Analytics on Fly - Read It

The basis for real-time analytics is to have all resources at disposal in the moment they are called for . So far, special materialized data structures, called cubes, have been created to efficiently serve analytical reports. Such cubes are based on a fixed number of dimensions along which analytical reports can define their result sets. Consequently, only a particular set of reports can be served by one cube. If other dimensions are needed, a new cube has to be created or existing ones have to be extended. In the worst case, a linear increase in the number of dimensions of a cube can result in an exponential growth of its storage requirements. Extending a cube can result in a deteriorating performance of those reports already using it. The decision to extend a cube or build a new one has to be considered carefully. 
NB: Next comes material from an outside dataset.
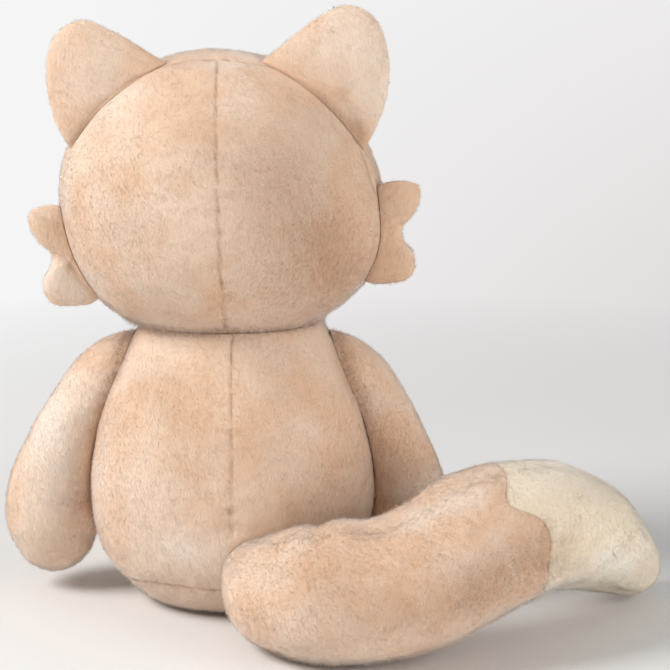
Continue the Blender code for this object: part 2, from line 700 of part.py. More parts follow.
def build_legs(torso_room, ground):
    """Each leg's cover, sole panel and stuffing."""
    gap = SEAM_GAP / 2
    for side, word in ((1, "left"), (-1, "right")):
        cover, _ = build_limb(
            f"{word}_leg",
            lambda name, close_start, side=side: leg_mesh(name, side, close_start),
            torso_room,
            ground,
        )
        toes = leg_root(side).y - LEG_LENGTH * LEG_FORWARD_SHARES[-1]
        seam = toes + SOLE_BACK
        sole = copy_of(cover, f"{word}_foot_sole", CREAM)
        boolean(cover, "INTERSECT", reach_box(f"{word} leg region", (-1, seam + gap, -1)))
        boolean(sole, "INTERSECT", reach_box(f"{word} sole region", high=(1, seam - gap, 1)))


def build_tail(torso_room, ground):
    """The tail's cover, its tip of another cloth, joined on a slanting seam, and its stuffing."""
    cover, _ = build_limb("tail", tail_mesh, torso_room, ground)
    tip = copy_of(cover, "tail_tip", CREAM)
    root = tail_root()
    seam_place = root + TAIL_LENGTH * Vector((-TAIL_TIP_SIDE_SHARE, 0, TAIL_TIP_UP_SHARE))
    lean = Matrix.Translation(seam_place) @ Matrix.Rotation(TAIL_TIP_SLANT, 4, "Y")
    reach = 2 * TAIL_LENGTH
    gap = SEAM_GAP / 2
    for piece, low, high in ((cover, gap, reach), (tip, -reach, -gap)):
        region = box_cutter(f"{piece.name} region", (low, -reach, -reach), (high, reach, reach))
        region.matrix_world = lean
        boolean(piece, "INTERSECT", region)


def leg_hinge(side):
    """Where the leg lifts: the crease between it and the torso's front."""
    return leg_root(side) + Vector((0, 0, LEG_HINGE_HEIGHT))


def tail_hinge():
    """Where the tail swings away: the side of its root that faces away from its tip."""
    return tail_root() + Vector((TAIL_HINGE_ASIDE, 0, 0))


def hang_on(name, point, pieces):
    """An empty on a joint's axis, as the parent of the pieces that turn about it."""
    pivot = bpy.data.objects.new(name, None)
    bpy.context.scene.collection.objects.link(pivot)
    pivot.location = point
    for piece in pieces:
        obj = bpy.data.objects[piece]
        obj.parent = pivot
        obj.matrix_parent_inverse = Matrix.Translation(-Vector(point))


def hang_moving_pieces(head_pieces):
    """Hangs the head, the limbs and the tail on the axes they turn about."""
    hang_on("neck pivot", (0, 0, TORSO_HEIGHT), head_pieces)
    for side, word in ((1, "left"), (-1, "right")):
        arm = f"{word}_arm"
        hang_on(f"{word} shoulder pivot", arm_pivot(side), (arm, f"{arm}_stuffing"))
        leg = f"{word}_leg"
        pieces = (leg, f"{word}_foot_sole", f"{leg}_stuffing")
        hang_on(f"{word} hip pivot", leg_hinge(side), pieces)
    hang_on("tail pivot", tail_hinge(), ("tail", "tail_tip", "tail_stuffing"))


def main():
    clear_scene()
    ground = reach_box("above ground", (-1, -1, 0))
    torso_room = place("torso room", grown(torso_mesh("torso room form", True), FIT_GAP))
    head_room = place("head room", grown(head_mesh("head room form", True), FIT_GAP))
    build_torso()
    torso_pieces = sub_parts()
    made = build_head()
    build_ears(head_room)
    build_tufts(head_room)
    muzzle_cover, muzzle_stuffing = build_muzzle(head_room)
    build_studs(made, muzzle_cover, muzzle_stuffing)
    part_head(made)
    head_pieces = sub_parts() - torso_pieces
    for side, word in ((1, "left"), (-1, "right")):
        build_limb(
            f"{word}_arm",
            lambda name, close_start, side=side: arm_mesh(name, side, close_start),
            arm_room(side),
            None,
        )
    build_legs(torso_room, ground)
    build_tail(torso_room, ground)
    hang_moving_pieces(head_pieces)


main()
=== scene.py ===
"""A sitting plush fox, dressed: short brushed pile over stuffed forms, with seams, creases, glossy eyes
and nose. Every form has the shape of the CAD sub-part that it replaces. The fox faces -Y."""

import math

import bpy
import numpy as np
from mathutils import Matrix, Vector
from mathutils.kdtree import KDTree


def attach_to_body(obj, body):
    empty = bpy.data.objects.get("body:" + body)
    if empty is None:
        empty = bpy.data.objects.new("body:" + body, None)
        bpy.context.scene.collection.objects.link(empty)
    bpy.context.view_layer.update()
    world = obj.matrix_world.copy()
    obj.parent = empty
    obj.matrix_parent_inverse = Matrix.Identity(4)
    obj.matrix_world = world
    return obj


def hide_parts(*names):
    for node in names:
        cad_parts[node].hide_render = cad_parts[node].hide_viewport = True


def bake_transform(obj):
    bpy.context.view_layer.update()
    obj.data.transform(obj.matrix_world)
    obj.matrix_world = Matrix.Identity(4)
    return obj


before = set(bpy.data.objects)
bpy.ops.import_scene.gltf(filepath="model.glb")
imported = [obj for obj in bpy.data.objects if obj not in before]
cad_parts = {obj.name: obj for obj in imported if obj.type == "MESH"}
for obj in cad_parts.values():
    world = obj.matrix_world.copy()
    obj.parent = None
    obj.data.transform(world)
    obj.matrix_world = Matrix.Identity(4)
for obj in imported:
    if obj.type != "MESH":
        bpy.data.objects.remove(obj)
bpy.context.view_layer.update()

MM = 0.001

# Seams: a narrow groove in a shallow valley, deeper at the stitches, with puckers beside it
SEAM_DEPTH = 0.6 * MM
SEAM_WIDTH = 0.6 * MM
VALLEY_DEPTH = 0.6 * MM
VALLEY_WIDTH = 5 * MM
STITCH = 3.5 * MM
PUCKER_DEPTH = 0.45 * MM
PUCKER_REACH = 8 * MM
SKIN_GAP = 0.4 * MM

# Cut edges are rolled in by a quarter circle, open ends are closed with rings, and the stuffing of a
# limb is a share of its cover
ROLL = 0.4 * MM
CAP_RINGS = 6
FILLING_SHARE = 0.78

# Soft lumps and fine clumps of a stuffed skin
LUMP_SIZES = (26 * MM, 11 * MM)
CLUMP_SIZE = 1.6 * MM
CLUMP_DEPTH = 0.08 * MM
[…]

In any case, a wide variety of cubes may be built during the lifetime of a system to serve reporting, thus increasing storage requirements and also maintenance efforts.

Instead of working with a predefined set of reports, business users should be able to formulate ad-hoc reports. Their playground should be the entire set of data the company owns, possibly including further data from external sources. Assuming a fast in-memory database, no more pre-computed materialized data structures are needed. As soon as changes to data are committed to the database, they will be visible for reporting. 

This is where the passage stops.